++++ Information provided ++++

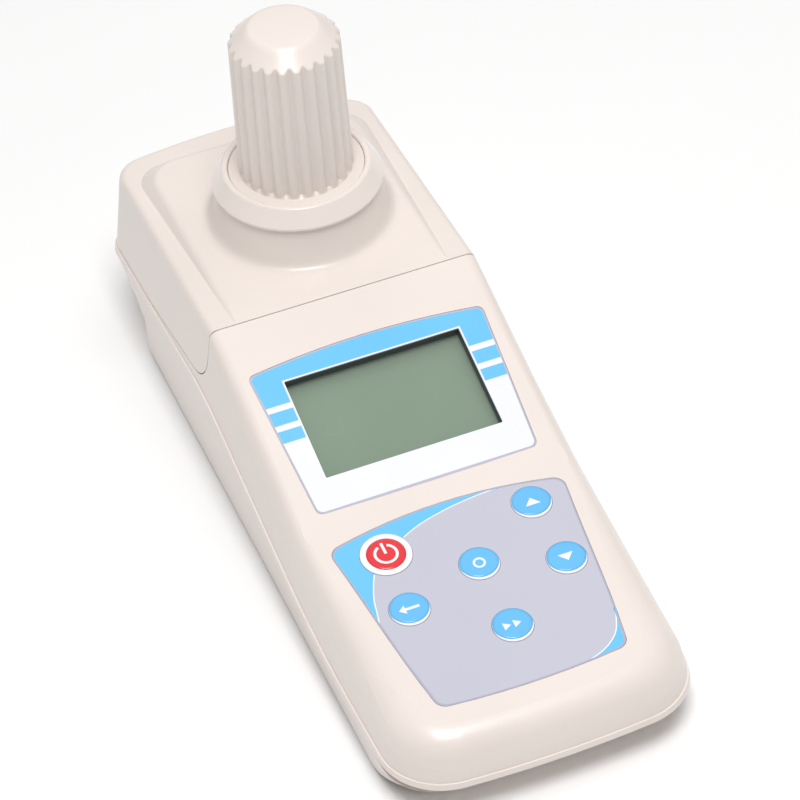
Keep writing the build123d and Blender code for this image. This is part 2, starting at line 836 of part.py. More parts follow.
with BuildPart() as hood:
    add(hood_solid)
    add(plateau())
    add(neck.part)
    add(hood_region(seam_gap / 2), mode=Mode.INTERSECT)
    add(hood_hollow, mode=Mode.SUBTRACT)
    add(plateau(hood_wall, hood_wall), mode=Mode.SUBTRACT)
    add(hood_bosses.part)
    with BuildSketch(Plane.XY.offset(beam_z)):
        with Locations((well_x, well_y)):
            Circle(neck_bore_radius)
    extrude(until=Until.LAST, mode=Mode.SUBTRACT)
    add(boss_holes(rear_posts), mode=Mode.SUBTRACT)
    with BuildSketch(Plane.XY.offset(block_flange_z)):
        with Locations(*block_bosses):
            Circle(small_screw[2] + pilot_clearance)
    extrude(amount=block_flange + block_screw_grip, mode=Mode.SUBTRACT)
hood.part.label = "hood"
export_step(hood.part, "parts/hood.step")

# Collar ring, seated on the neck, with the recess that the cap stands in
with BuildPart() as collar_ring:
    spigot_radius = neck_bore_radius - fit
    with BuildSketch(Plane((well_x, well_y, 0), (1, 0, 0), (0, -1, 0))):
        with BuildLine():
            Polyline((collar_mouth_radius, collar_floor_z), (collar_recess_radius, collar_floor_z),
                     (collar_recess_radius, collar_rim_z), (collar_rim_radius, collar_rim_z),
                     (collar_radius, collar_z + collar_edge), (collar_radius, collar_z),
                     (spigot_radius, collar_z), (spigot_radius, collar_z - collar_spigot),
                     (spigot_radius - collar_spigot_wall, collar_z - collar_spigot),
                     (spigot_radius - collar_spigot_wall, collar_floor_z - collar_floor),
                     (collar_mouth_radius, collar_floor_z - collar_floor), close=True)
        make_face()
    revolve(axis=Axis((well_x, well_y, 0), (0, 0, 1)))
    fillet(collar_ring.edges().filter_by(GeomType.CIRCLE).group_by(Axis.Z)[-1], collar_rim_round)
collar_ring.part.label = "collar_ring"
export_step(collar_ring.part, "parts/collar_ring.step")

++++

### Objective
Without changing a word, restate the whole listing.

### Answer for the task
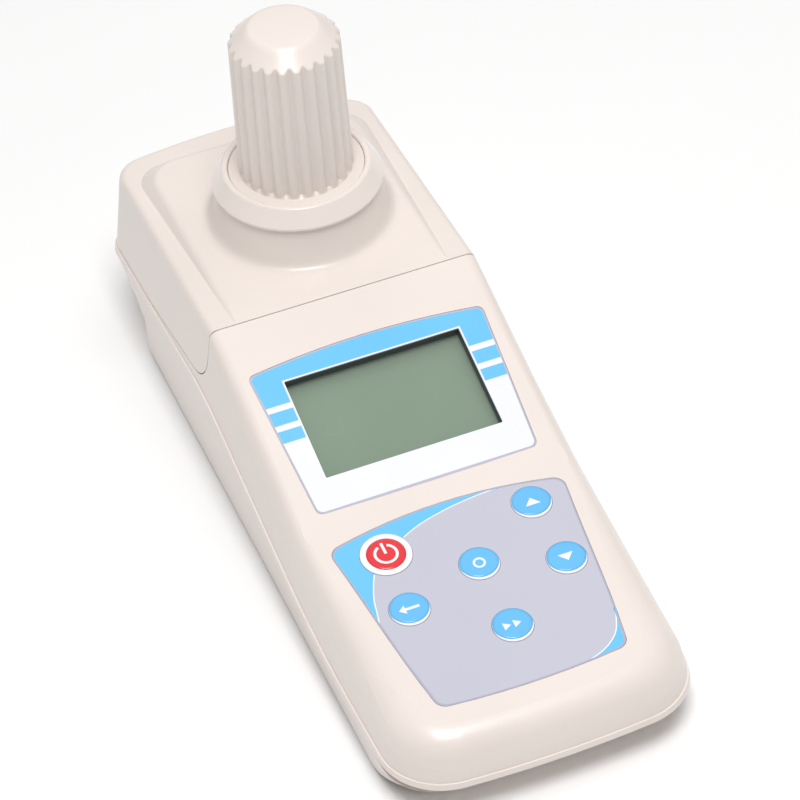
Keep writing the build123d and Blender code for this image. This is part 2, starting at line 836 of part.py. More parts follow.
with BuildPart() as hood:
    add(hood_solid)
    add(plateau())
    add(neck.part)
    add(hood_region(seam_gap / 2), mode=Mode.INTERSECT)
    add(hood_hollow, mode=Mode.SUBTRACT)
    add(plateau(hood_wall, hood_wall), mode=Mode.SUBTRACT)
    add(hood_bosses.part)
    with BuildSketch(Plane.XY.offset(beam_z)):
        with Locations((well_x, well_y)):
            Circle(neck_bore_radius)
    extrude(until=Until.LAST, mode=Mode.SUBTRACT)
    add(boss_holes(rear_posts), mode=Mode.SUBTRACT)
    with BuildSketch(Plane.XY.offset(block_flange_z)):
        with Locations(*block_bosses):
            Circle(small_screw[2] + pilot_clearance)
    extrude(amount=block_flange + block_screw_grip, mode=Mode.SUBTRACT)
hood.part.label = "hood"
export_step(hood.part, "parts/hood.step")

# Collar ring, seated on the neck, with the recess that the cap stands in
with BuildPart() as collar_ring:
    spigot_radius = neck_bore_radius - fit
    with BuildSketch(Plane((well_x, well_y, 0), (1, 0, 0), (0, -1, 0))):
        with BuildLine():
            Polyline((collar_mouth_radius, collar_floor_z), (collar_recess_radius, collar_floor_z),
                     (collar_recess_radius, collar_rim_z), (collar_rim_radius, collar_rim_z),
                     (collar_radius, collar_z + collar_edge), (collar_radius, collar_z),
                     (spigot_radius, collar_z), (spigot_radius, collar_z - collar_spigot),
                     (spigot_radius - collar_spigot_wall, collar_z - collar_spigot),
                     (spigot_radius - collar_spigot_wall, collar_floor_z - collar_floor),
                     (collar_mouth_radius, collar_floor_z - collar_floor), close=True)
        make_face()
    revolve(axis=Axis((well_x, well_y, 0), (0, 0, 1)))
    fillet(collar_ring.edges().filter_by(GeomType.CIRCLE).group_by(Axis.Z)[-1], collar_rim_round)
collar_ring.part.label = "collar_ring"
export_step(collar_ring.part, "parts/collar_ring.step")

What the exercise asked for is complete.